Emergent Mind

Abstract

Contemporary blockchain such as Bitcoin and Ethereum execute transactions serially by miners and validators and determine the Proof-of-Work (PoW). Such serial execution is unable to exploit modern multi-core resources efficiently, hence limiting the system throughput and increasing the transaction acceptance latency. The objective of this work is to increase the transaction throughput by introducing parallel transaction execution using a static analysis technique. We propose a framework DiPETrans for the distributed execution of the transactions in a block. Here, peers in the blockchain network form a community to execute the transactions and find the PoW parallelly, using a leader-follower approach. During mining, the leader statically analyzes the transactions, creates different groups (shards) of independent transactions, and distributes them to followers to execute them in parallel. After the transaction executes, the community's compute power is utilized to solve the PoW concurrently.
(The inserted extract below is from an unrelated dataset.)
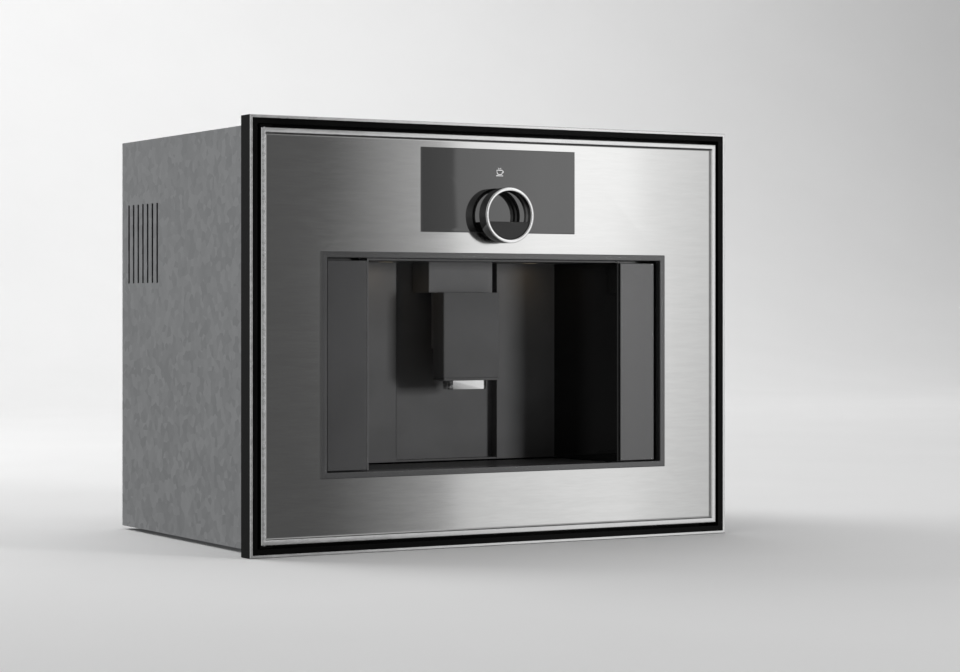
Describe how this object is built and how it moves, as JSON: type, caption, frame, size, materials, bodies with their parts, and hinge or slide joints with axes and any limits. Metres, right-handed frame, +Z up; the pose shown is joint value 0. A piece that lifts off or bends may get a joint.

When a block is successfully created, the leader broadcasts the proposed block to other peers in the network for validation. On receiving a block, validators re-execute the block transactions and accept the block if they reach the same state as shared by the miner. Validation can also be done as a community, in parallel, following the same leader-follower approach as mining. We report experiments using over 5 Million real transactions from the Ethereum blockchain and execute them using our DiPETrans framework to empirically validate the benefits of our techniques over traditional sequential execution. We achieve a maximum speedup of 2.2x for the miner and 2.0x for the validator, with 100 to 500 transactions per block. Further, we achieve a peak of 5x end-to-end block creation speedup using a parallel miner over a serial miner when using 6 machines in the community.